On the other hand, application owners need to consider the implications of delivering anything other than a seamless digital experience. Because, as consumers have become more sophisticated in their use of applications, and been exposed to the very best digital experiences across sectors, they’ve also come to understand what digital services can and should be like.
They now expect more from their digital experiences. The concern for brands is that consumers are totally unforgiving - should they encounter problems with applications they are no longer happy to try again later or suffer in silence. Perhaps most alarmingly, 57% of people state that brands have only one shot to impress them and if their digital service does not perform, they won’t use them again. Brands are now operating in an environment where there are no second choices.
Observability relieves the pressures of seamless application performance
When an application fails, it always hurts the bottom line - whether it’s from energy spent to diagnose the root cause of the issue, or lost revenue and damaged brand reputation. Full-stack observability provides IT
teams with a single, unified view up and down the IT stack so that they can identify and resolve performance before they impact customers.

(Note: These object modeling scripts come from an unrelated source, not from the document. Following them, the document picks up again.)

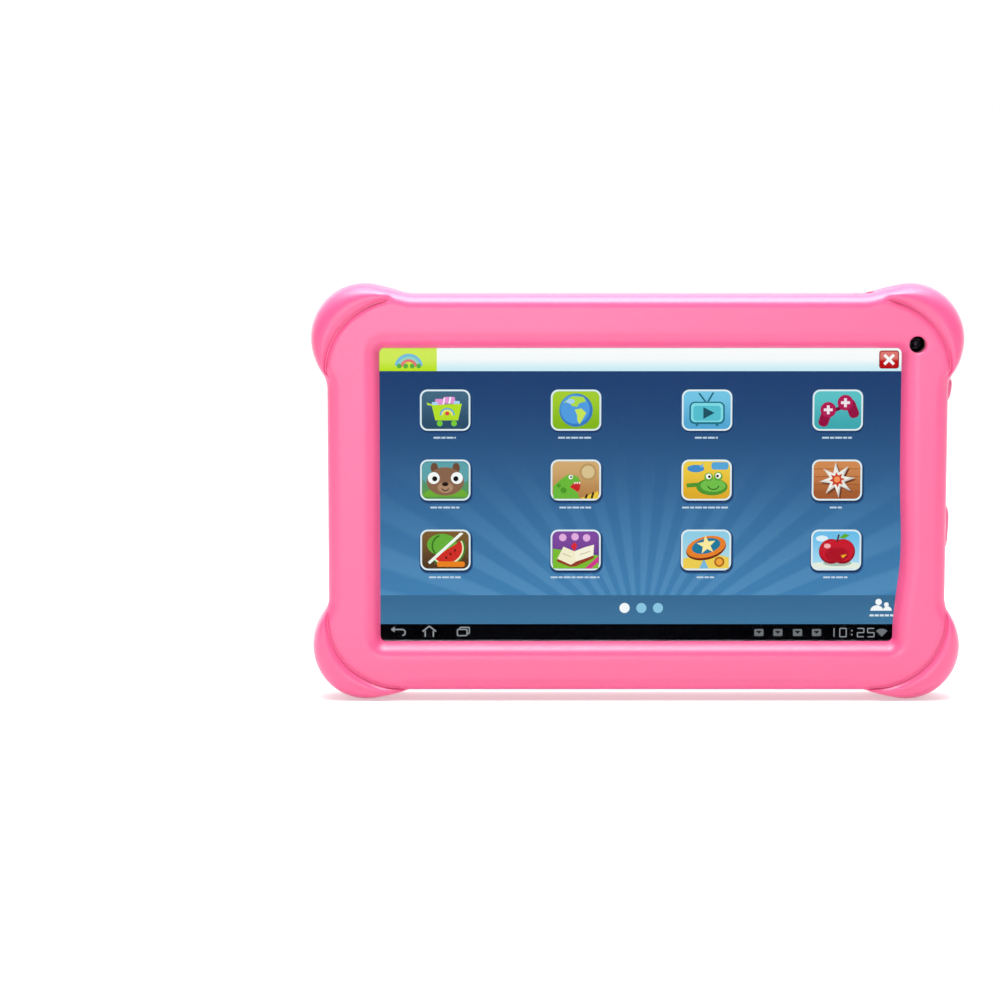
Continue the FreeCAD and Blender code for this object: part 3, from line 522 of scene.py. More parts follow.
def lathe(stations, at, along, length=0.0, up=(0, 0, 1), sides=56):
    """A cutter through (distance, radius) stations: round, or a stadium where length is given."""
    axis, up = Vector(along), Vector(up)
    across = axis.cross(up)
    straight = max(length / 2 - stations[-1][1], 0.0)
    rings = []
    for distance, radius in stations:
        ring = []
        for i in range(sides):
            a = 2 * math.pi * (i + 0.5) / sides
            shift = math.copysign(straight, math.cos(a)) + radius * math.cos(a)
            ring.append(Vector(at) + axis * distance + up * shift + across * (radius * math.sin(a)))
        rings.append(np.array(ring))
    return put("cutter", *skin(rings), [MATERIALS["case_silicone"]], body=None)


def rim(radius, round_r, depth):
    """Stations of a hole whose rim is rounded over by round_r."""
    stations = [(-2.5, radius + round_r)]
    for i in range(8):
        a = math.pi / 2 * i / 7
        stations.append((round_r * (1 - math.cos(a)), radius + round_r * (1 - math.sin(a))))
    return stations + [(depth, radius)]


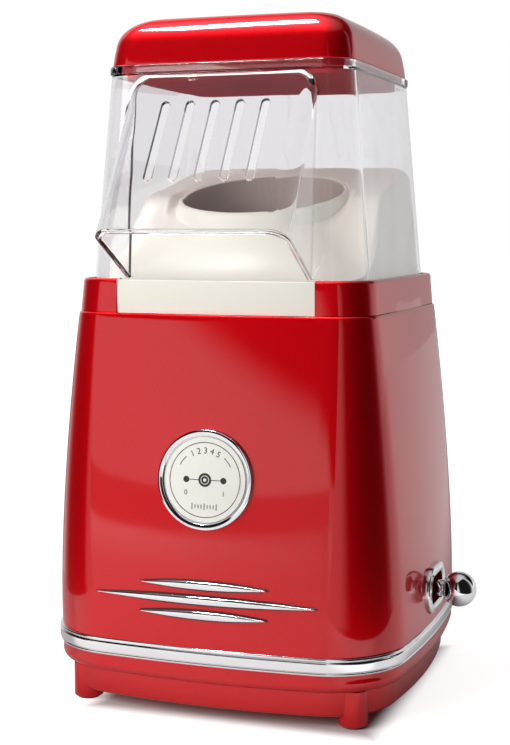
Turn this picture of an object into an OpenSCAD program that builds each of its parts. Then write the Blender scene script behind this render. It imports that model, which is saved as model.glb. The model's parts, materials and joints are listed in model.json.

To ensure applications always perform optimally, application and IT infrastructure teams also need access to the same information so that they can speak the same language. After all, application health is inextricably tied to the health of the underlying infrastructure. With complete visibility into applications, IT infrastructure, and data, IT teams can eliminate wasteful and expensive overprovisioning, avoid the “it must be the network” blame game, and rapidly identify the root causes of application performance issues.
But full-stack observability truly comes into its own when, IT teams can correlate how application performance impacts business outcomes and therefore prioritise their work based on the most critical issues.
Bylinking IT performance data with real-time business metrics technologists can pinpoint the issues that could really damage user experience and prioritise their efforts accordingly. Only with a business lens on full-stack observability can technologists be sure of delivering the seamless digital experiences people are looking for.
The stakes have been raised. Today’s consumers are looking for the ‘total application experience’ – a high-performing, reliable, digital service which is simple, secure, helpful and fun to use. It is personalised to their own individual needs and preferences and it adds real value to their lives. Now it’s up to IT teams to meet these demands and deliver exceptional digital customer experiences.